- **Written exercise**
Tell how many lines have the string "scene" in them, and write nothing besides the number.

- **Material provided**
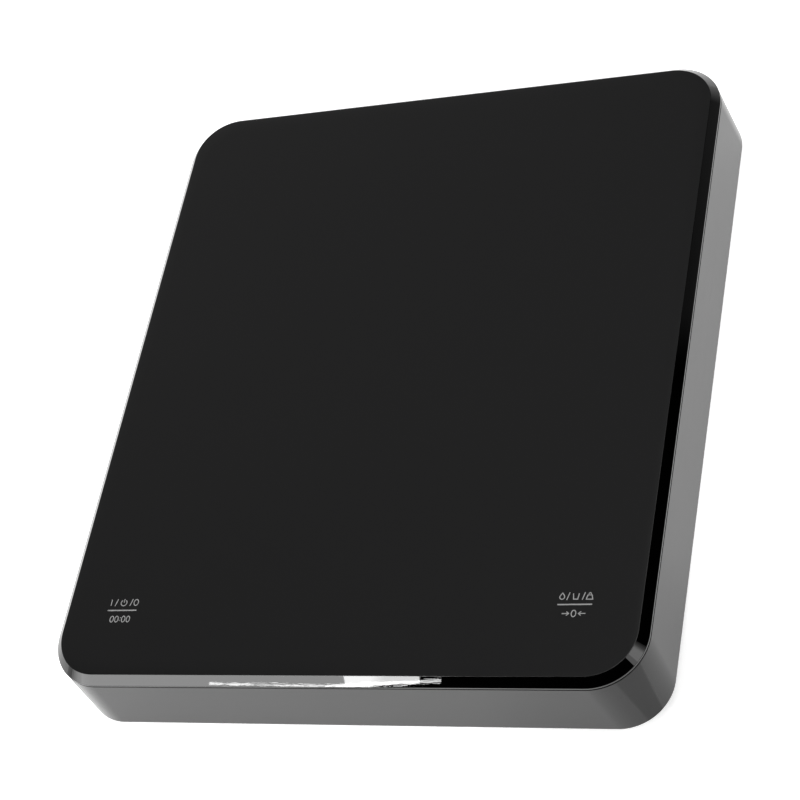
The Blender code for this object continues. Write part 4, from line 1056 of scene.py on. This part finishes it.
# %% The circuit boards
board = Finish("circuit_board", (0.02, 0.12, 0.05), 0.38)
pitch = 1.6 * MM
lane = abs((board.x / pitch).fraction() - 0.5)
cross_lane = abs((board.y / pitch).fraction() - 0.5)
fields = board.cells(6 * MM).between(0.48, 0.52)
trace = lane.between(0.16, 0.12) * fields + cross_lane.between(0.16, 0.12) * (1 - fields)
weave = board.noise(0.4 * MM, 1.0)
mask_green = board.mixed(trace, (0.008, 0.07, 0.028), (0.03, 0.16, 0.06))
board.set("Base Color", board.mixed(weave * 0.3, mask_green, (0.02, 0.1, 0.05)))
board.set("Roughness", 0.32 + 0.1 * weave)
board.relief(trace + 0.1 * weave, 0.03 * MM)
finishes["circuit_board"] = board

# %% Each inner piece and its finish
INNER = {
    "foam_tape": "panel_adhesive",
    "smoked_film": "display_filter",
    "display_resin": "led_display buzzer",
    "chip_resin": "processor_chip converter_chip charger_chip",
    "circuit_board": "main_board charge_board",
    "connector_nylon": "cell_connector charge_connector battery_connector charge_plug",
    "lead_jacket": "battery_lead charge_lead cell_lead",
    "battery_foil": "battery",
    "foam_pad": "battery_pad",
    "spring_steel": "key_spring_left key_spring_right",
    "plate_steel": "platform_plate upper_spacer lower_spacer",
    "screw_steel": "upper_cell_screw_1 upper_cell_screw_2 charge_screw_1 charge_screw_2",
    "cell_aluminium": "load_cell",
    "gauge_silicone": "gauge_cover_top gauge_cover_bottom",
}
for finish_name, names in INNER.items():
    finishes[finish_name].on(*(frame["nodes"][name] for name in names.split()))
numbered = [f"{kind}_screw_{number}" for kind in ("board", "plate") for number in range(1, 5)]
finishes["screw_steel"].on(*(frame["nodes"][name] for name in numbered))
finishes["screw_steel"].on(*(bpy.data.objects[f"{name}_threaded"] for name in lower_screws))
finishes["plate_steel"].on(socket)
finishes["display_resin"].on(tongue)
GOLD = ((0.7, 0.48, 0.18), (0.85, 0.62, 0.26))
gilt = plain_finish("contact_gilt", *GOLD, 0.25, 1.0, 0.2 * MM, EVEN, 0.002 * MM)
gilt.on(pads)
bare = [n for n, node in frame["nodes"].items() if not node.hide_render and not node.data.materials]
print("CAD nodes left without a finish:", bare)

# %% [markdown]
# ## The table
#
# The scale stands on a pale table that glows a little, like a sheet of lit opal acrylic. The glow
# fills the shadow at the scale's foot, and the glossy sides, which look down at the table, mirror
# it as an even grey. Near the front right corner the glow is turned down, a painted shadow on the
# table that the glossy corner mirrors as a darker patch. Seen from below the table lets everything
# through, so that the underside of the scale can be looked at.

# %% Make the table
TABLE_REACH = 6.0
TABLE_DROP = 0.2 * MM
TABLE_GLOW = 0.95
# how far the painted shadow at the front right corner lowers the table's glow
CORNER_PAINTED_SHADOW = 0.2
table_mesh = bpy.data.meshes.new("studio_floor")
table_corners = [(x, y, -TABLE_DROP) for x, y in mirrored(TABLE_REACH, TABLE_REACH)]
table_mesh.from_pydata(table_corners, [], [(0, 1, 2, 3)])
table = bpy.data.objects.new("studio_floor", table_mesh)
bpy.context.scene.collection.objects.link(table)
opal = Finish("opal_table", (0.86, 0.86, 0.86), 0.7, Specular_IOR_Level=0.2)
opal.shader.inputs["Emission Strength"].default_value = 1.0
# painted shadow: the glow is lowest within 10 mm of the front right corner and back to full by 45 mm, so the
# glossy corner mirrors a darker patch
off_x, off_y = opal.x - half_x, opal.y + half_y
outside_painted_shadow = (off_x * off_x + off_y * off_y).between((10 * MM) ** 2, (45 * MM) ** 2)
painted_shadow_glow, far_glow = ((level, level, level) for level in (TABLE_GLOW - CORNER_PAINTED_SHADOW, TABLE_GLOW))
opal.set("Emission Color", opal.mixed(outside_painted_shadow, painted_shadow_glow, far_glow))
opal_grain = opal.noise(60 * MM, 2.0)
opal.set("Base Color", opal.mixed(opal_grain, (0.85, 0.85, 0.85), (0.87, 0.87, 0.87)))
below = opal.node("ShaderNodeNewGeometry").outputs["Backfacing"]
clear = opal.node("ShaderNodeBsdfTransparent").outputs[0]
facing = opal.node("ShaderNodeMixShader", None, {0: below, 1: opal.shader.outputs[0], 2: clear})
opal.tree.links.new(facing.outputs[0], opal.tree.nodes["Material Output"].inputs["Surface"])
opal.on(table)

# %% [markdown]
# ## Studio light
#
# Black gloss shows its surroundings, so the lights are placed by what each surface mirrors. A wide
# soft light hangs overhead. A pale panel stands at the front left, where the front bevel looks, and
# three narrow bright strips at its edge give the white streak. A soft panel at the right shows in
# the bevel of the front right corner. Behind the scale a pale wall fades upwards into the dark, and
# a wide dim glow above it lights the weighing face.

# %% Lights
def soft_light(name, azimuth, elevation, distance, size, radiance, roll=0.0):
    """An area light that faces the scale. Azimuth is counterclockwise from +X, in degrees. Its
    power is radiance * area * pi, which is what gives a flat light that brightness."""
    a, e = math.radians(azimuth), math.radians(elevation)
    back = np.array([math.cos(a) * math.cos(e), math.sin(a) * math.cos(e), math.sin(e)])
    data = bpy.data.lights.new(name, "AREA")
    data.shape, data.size, data.size_y = "RECTANGLE", *size
    data.energy = radiance * size[0] * size[1] * math.pi
    light = bpy.data.objects.new(name, data)
    right = np.array([-math.sin(a), math.cos(a), 0.0])
    up = np.cross(back, right)
    r = math.radians(roll)
    tilted_right = right * math.cos(r) + up * math.sin(r)
    tilted_up = up * math.cos(r) - right * math.sin(r)
    stand(light, tilted_right, tilted_up, back * distance)
    light.visible_camera = False
    print(f"{name}: {data.energy:.2f} W")
    return light


def fading_light(name, edge, full, dark, elevation, distance, height, radiance, steps=6):
    """A pale panel with one sharp edge and one soft one, made of lights that lie over each other.
    All start at the azimuth called edge, and they end at steps between full and dark."""
    for step in range(steps):
        end = full + (dark - full) * (step + 0.5) / steps
        half_turn = math.radians(abs(end - edge) / 2)
        width = 2 * distance * math.cos(math.radians(elevation)) * math.tan(half_turn)
        part = f"{name}_{step + 1}"
        soft_light(part, (edge + end) / 2, elevation, distance, (width, height), radiance / steps)


soft_light("overhead_softbox", 60, 80, 1.3, (1.0, 0.8), 2.7)
fading_light("front_left_panel", -114.9, -141, -162, 23, 1.05, 0.68, 5.3)
fading_light("right_panel", -28.0, -9, 4, 26.5, 0.98, 0.26, 1.7)
fading_light("right_panel_core", -21, -12, -3, 26.5, 0.98, 0.26, 1.9)
STREAK = 14.0
soft_light("bright_strip", -114.27, 24.33, 1.05, (0.048, 0.016), STREAK, roll=16.6)
soft_light("bright_strip_tip", -114.16, 24.0, 1.05, (0.075, 0.0035), STREAK, roll=16.6)
soft_light("bright_strip_tail", -117.98, 23.15, 1.05, (0.09, 0.0024), STREAK, roll=10.4)

# %% World
world = bpy.data.worlds.new("studio_room")
bpy.context.scene.world = world
world.use_nodes = True
room = Bench(world.node_tree)
look = room.node("ShaderNodeTexCoord").outputs["Generated"]
rise = room.parts(look)[2]
WALL_TO = (math.cos(math.radians(124)), math.sin(math.radians(124)), 0.0)
SKY_TO = (-0.557, 0.663, 0.5)
WALL_TOP = 0.33  # the sine of the elevation at which the wall's glow ends
SKY_GLOW, BACKDROP = 0.9, 0.9


def facing_to(direction):
    """How far the look points a given way: the cosine of the angle between them."""
    dot = room.node("ShaderNodeVectorMath", {"operation": "DOT_PRODUCT"}, {0: look, 1: direction})
    return Level(room, dot.outputs["Value"])


wall_glow = (1 - rise / WALL_TOP).most(0.0) * facing_to(WALL_TO).between(0.0, 0.03)
sky_glow = SKY_GLOW * facing_to(SKY_TO).between(0.75, 1.0)
seen = Level(room, room.node("ShaderNodeLightPath").outputs["Is Camera Ray"])
background = world.node_tree.nodes["Background"]
background.inputs["Color"].default_value = (1.0, 1.0, 1.0, 1.0)
strength = seen * BACKDROP + (1 - seen) * (wall_glow + sky_glow)
world.node_tree.links.new(strength.socket, background.inputs["Strength"])
bpy.context.scene.view_settings.view_transform = "Standard"
print("the room is pale to the camera, and fades upwards for everything that mirrors it")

- **Task result**
4